NEW JERSEY JEWISH NEWS

Montclair museum’s new curator exhibits a precocious feel for art of New Jersey


It’s one thing for parents to think of their children as artistically gifted. It’s another when someone a little more objective confirms the notion.

Alex Greenberger developed a love for art at a precocious age. He began pulling art books from the family’s shelves when he was three years old. After going through that collection, Alex, now a seventh-grader at Glenfield Middle School in Montclair, buzzed through the stacks of the town’s libraries; his father, Dr. Lee Greenberger, director of oncology research at Johnson and Johnson in Raritan, would all but buckle under the weight of the numerous volumes he would bring home from these trips.

The rest of the family is similarly enmeshed in the arts: Alex’s mother, Randy Simon, is an art therapist; his nine-year-old brother, Michael, is a ballet dancer.
After hearing a lecture by Twig Johnson, the Montclair Art Museum’s curator of Native American art and former director of education, at a museum family day in 2004, Alex became enamored of the idea of designing his own exhibit. He approached Johnson, and the mechanism was soon in the works.

Alex is the MAM’s first Youth Selects Curator. Working with current education director Gary Schneider, Alex went through “hundreds and hundreds” of images at the museum over the course of a year to come up with those included in his exhibit “Views of New Jersey,” a collection of works by George Inness, John Sloan, Edward Hopper, and Andy Warhol, among others.

The exhibit opened Dec. 4.

“To curate is to pick a [theme] and figure out what looks good next to each other,” said Alex, “the colors, the topic of the painting, and the size.”

He became fascinated by the amount of works that featured New Jersey and New York scenes and worked to develop a “thematic collection of images.” He identified three categories that together create a narrative walk, beginning with “Through New Jersey,” chiefly pastoral scenes from the late 18th century; transitioning through “The Bridge,” modernist works dealing with transit and movement; and ending with “The Block,” scenes of a bustling New York City.

Alex explained the thought processes behind some of his choices to NJ Jewish News. He picked Warhol’s Seven Cadillacs, for example, because “in New York there’s a lot of traffic so I think the Cadillac is a good representation.”

A learning process

Alex learned the stages of curating — research, honing thematic concepts, selecting and editing images, writing labels and descriptive text, framing the works, and creating a floor plan for the installation.

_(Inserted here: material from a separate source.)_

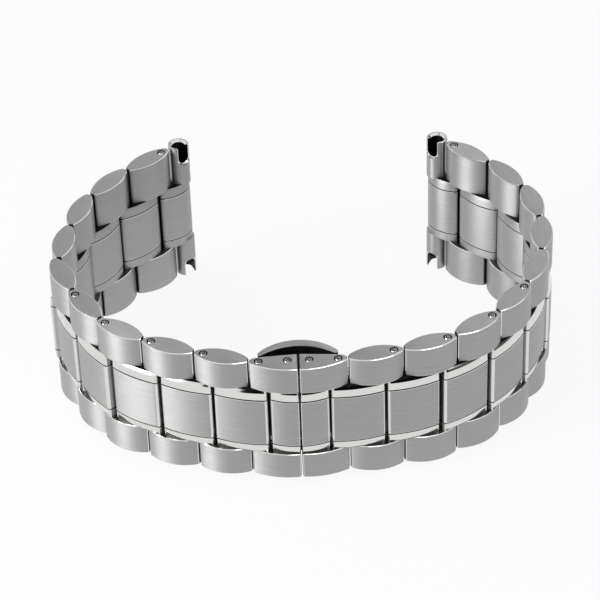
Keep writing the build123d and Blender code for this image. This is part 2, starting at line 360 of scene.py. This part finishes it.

“We were very excited to work with Alex,” Schneider said. “We didn’t necessarily know that he would curate the show. There were a number of different options. He could have worked on labeling the images, working as a teen docent…but he was pretty sure he wanted to curate the show, and we had to figure out how.

“The thing that’s really different [about the program] is that it’s not about making art,” said Schneider, “but about looking at art and putting it together to create a show.”

Alex didn’t ask his mother for guidance or suggestions during his yearlong project. “[He] wouldn’t give me much information about what he was doing,” Simon said. “He wanted to surprise me. The only influence I had was in terms of his having access to my art history books and starting his own collection.”

In addition to serving as Youth Selects Curator, Alex is doing community service at MAM for his bar mitzva project as a religious school student at Bnai Keshet in Montclair.